While the Youngstown Vindicator's coverage called the plan "realistic," here are a few examples that left me scratching my head:

  1. The plan calls for 90% of district buses to pass State Highway Patrol inspection the first time. This year. Last year, 0% did.
  2. This year, the plan wants half of the district's employees' performance to be monitored through a data management system. Last year, no one was. As a City Council member in a community that is shifting to a new data management system for human resources for just a few score people, I can tell you this won't be an easy lift.
  3. Have 1/2 of all district teachers this year provide effective instruction as per the Baltimore system, which has yet to be adopted by the Academic Distress Commission.
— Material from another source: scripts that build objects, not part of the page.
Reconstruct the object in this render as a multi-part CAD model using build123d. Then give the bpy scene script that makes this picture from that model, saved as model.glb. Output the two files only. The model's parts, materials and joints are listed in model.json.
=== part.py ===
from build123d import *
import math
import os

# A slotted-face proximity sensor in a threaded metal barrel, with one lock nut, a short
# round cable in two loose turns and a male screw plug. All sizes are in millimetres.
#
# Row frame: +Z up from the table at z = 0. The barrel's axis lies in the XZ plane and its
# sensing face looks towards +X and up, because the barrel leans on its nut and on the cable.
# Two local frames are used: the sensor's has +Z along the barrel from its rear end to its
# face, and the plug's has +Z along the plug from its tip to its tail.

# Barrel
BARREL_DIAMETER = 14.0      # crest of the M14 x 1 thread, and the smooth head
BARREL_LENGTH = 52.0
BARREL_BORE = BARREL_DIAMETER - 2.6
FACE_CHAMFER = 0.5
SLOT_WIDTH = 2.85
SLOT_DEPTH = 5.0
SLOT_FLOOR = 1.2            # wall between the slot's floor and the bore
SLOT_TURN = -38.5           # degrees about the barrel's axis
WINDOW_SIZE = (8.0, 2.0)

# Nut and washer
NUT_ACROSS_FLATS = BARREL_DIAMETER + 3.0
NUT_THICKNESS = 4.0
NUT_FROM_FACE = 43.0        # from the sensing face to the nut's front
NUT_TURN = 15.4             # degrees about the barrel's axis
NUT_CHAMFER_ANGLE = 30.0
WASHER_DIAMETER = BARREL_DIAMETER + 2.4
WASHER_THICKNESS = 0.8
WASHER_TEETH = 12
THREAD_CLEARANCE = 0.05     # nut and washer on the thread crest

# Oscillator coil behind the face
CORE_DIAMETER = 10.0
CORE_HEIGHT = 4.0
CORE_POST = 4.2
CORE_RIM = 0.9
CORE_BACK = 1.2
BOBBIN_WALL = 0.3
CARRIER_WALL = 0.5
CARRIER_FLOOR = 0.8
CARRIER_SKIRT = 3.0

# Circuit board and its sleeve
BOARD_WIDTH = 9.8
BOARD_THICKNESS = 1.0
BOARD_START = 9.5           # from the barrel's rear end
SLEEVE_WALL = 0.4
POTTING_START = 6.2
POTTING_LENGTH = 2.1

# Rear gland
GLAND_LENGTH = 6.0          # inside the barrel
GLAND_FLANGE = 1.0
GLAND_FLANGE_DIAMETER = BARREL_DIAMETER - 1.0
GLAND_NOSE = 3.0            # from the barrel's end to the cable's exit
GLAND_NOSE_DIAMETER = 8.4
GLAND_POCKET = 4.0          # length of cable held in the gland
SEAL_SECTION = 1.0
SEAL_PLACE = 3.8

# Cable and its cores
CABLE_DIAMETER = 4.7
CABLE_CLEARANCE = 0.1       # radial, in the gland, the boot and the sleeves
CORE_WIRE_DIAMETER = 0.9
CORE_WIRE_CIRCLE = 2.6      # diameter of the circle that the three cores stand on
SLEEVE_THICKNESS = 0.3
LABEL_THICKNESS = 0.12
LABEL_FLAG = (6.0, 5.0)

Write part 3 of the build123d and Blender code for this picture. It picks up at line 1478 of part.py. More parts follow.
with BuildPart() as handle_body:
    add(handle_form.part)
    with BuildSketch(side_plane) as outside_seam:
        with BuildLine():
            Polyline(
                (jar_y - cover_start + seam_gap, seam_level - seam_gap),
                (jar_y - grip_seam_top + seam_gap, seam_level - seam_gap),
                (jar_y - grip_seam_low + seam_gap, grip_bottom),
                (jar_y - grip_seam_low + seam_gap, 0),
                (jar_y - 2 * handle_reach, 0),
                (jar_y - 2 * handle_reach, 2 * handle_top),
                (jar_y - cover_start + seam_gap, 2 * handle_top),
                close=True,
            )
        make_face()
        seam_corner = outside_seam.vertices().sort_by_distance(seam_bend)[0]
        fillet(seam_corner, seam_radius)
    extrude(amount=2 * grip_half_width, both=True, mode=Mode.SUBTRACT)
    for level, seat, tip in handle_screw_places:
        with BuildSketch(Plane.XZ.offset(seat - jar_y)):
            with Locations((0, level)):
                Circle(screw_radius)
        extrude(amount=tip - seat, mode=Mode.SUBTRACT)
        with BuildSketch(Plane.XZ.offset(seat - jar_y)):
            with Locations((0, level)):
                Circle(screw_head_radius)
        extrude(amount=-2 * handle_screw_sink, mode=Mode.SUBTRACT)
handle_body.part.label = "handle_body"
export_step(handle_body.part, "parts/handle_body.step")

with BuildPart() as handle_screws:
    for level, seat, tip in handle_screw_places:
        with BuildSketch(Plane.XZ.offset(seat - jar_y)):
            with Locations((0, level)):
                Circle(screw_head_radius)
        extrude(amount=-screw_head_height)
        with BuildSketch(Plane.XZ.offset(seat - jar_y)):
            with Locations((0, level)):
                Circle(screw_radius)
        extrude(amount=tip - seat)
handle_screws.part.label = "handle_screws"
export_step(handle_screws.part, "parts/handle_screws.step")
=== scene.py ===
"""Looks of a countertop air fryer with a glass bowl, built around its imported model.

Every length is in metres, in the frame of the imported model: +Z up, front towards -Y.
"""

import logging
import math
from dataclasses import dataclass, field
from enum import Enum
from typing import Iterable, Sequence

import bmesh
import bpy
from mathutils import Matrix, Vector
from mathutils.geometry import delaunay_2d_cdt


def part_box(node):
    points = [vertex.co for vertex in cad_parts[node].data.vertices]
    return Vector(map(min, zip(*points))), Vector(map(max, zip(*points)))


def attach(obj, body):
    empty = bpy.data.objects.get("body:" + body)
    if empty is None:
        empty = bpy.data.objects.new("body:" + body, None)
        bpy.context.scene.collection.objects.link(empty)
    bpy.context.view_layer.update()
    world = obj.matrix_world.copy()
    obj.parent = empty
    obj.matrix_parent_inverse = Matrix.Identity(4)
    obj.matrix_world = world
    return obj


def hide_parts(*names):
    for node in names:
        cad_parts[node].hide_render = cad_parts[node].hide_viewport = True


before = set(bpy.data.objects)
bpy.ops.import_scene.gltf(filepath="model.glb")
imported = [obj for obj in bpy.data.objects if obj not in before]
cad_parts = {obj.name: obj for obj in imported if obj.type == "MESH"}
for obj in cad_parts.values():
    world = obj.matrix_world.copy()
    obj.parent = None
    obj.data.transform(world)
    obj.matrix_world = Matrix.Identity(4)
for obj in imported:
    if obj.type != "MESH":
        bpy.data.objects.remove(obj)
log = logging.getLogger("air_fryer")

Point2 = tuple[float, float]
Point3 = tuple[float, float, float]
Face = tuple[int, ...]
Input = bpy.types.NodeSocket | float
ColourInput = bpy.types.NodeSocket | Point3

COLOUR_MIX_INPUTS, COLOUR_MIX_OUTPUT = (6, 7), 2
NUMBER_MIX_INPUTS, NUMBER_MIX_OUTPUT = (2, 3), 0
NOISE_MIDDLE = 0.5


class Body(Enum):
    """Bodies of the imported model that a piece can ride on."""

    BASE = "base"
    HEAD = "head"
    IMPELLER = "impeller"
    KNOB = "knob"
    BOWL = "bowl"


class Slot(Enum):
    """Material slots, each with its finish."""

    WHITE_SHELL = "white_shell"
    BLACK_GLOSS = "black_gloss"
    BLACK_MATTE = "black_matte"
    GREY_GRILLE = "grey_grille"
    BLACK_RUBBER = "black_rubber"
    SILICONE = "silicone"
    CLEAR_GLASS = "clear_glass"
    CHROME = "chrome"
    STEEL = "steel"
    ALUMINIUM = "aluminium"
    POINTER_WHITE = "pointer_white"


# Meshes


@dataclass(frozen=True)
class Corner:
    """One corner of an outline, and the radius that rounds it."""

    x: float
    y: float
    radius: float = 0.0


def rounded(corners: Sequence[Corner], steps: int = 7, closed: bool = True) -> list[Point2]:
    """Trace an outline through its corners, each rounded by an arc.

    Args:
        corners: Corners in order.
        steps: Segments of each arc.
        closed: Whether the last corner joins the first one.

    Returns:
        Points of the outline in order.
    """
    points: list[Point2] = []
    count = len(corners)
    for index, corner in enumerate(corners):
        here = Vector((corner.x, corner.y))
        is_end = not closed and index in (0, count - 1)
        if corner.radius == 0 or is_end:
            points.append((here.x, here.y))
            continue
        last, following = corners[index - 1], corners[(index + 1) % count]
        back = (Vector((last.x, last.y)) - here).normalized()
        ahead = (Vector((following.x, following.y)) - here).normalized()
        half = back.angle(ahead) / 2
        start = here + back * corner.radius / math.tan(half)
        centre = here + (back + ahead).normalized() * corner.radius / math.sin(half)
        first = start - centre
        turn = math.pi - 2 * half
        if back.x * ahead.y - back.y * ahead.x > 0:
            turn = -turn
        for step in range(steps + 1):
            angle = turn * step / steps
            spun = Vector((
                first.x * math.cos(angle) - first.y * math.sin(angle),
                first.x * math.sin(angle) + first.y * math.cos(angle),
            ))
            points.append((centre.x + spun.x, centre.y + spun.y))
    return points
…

Again, adopting a new system during the year and expecting 1/2 of teachers (again, 87.7% of whom are already high performing, according to Mohip's report) to understand, adopt and excel with it is quite a lofty expectation.
  4. Ensuring that all kids' test scores and growth are measured every year from K-8, even in grades that aren't currently tested starting this school year seems like quite a lift. It costs the state about $760,000 a year to administer the tests it already does give to Youngstown students. Would the several additional batteries of tests the plan calls for be paid for by the state, or would Youngstown have to pay for them? Stay tuned.
  5. Going from 0 kids taking the PSAT to all sophomores taking it this year seems like a tough thing to achieve, if for no other reason than it costs $15 a student, which could prove a tough fee for parents to handle.
  6. There are several aggressive test score improvement goals throughout the plan that seem very challenging, such as increasing some proficiency rates by nearly 2-3 times in just a few years. Given test scores' nearly linear relationship with poverty, and Youngstown's distressingly high poverty level, it's tough to see these improvements happening, regardless of effort.
Although these goals seem destined to fail, it's good to shoot for the stars. Why not? 

But I have a couple long-term concerns. First of all is the legislation that took control of Youngstown from the people of that city and gave it to a state-appointed CEO requires great report card improvement in order for control to return to the people. And while the goals outlined by Mohip could lead to that improvement happening in a few short years, chances are without the necessary funding, the results will fall short -- sometimes far short -- of the goal. 

If these goals aren't met, then what?

Will Mohip turn to the ideologues? Will the test score pressure become too much for Mohip to resist the call of our state's mostly failing school choice options? Will whole swaths of teachers and principals get fired? Will cooler heads prevail?

We'll see.

But for now, it looks like the Youngstown CEO is moving in the right direction. And given where he could have gone (firing teachers, ripping up contracts, turning the keys over to Ohio's many failing charter school operators), that's a positive development.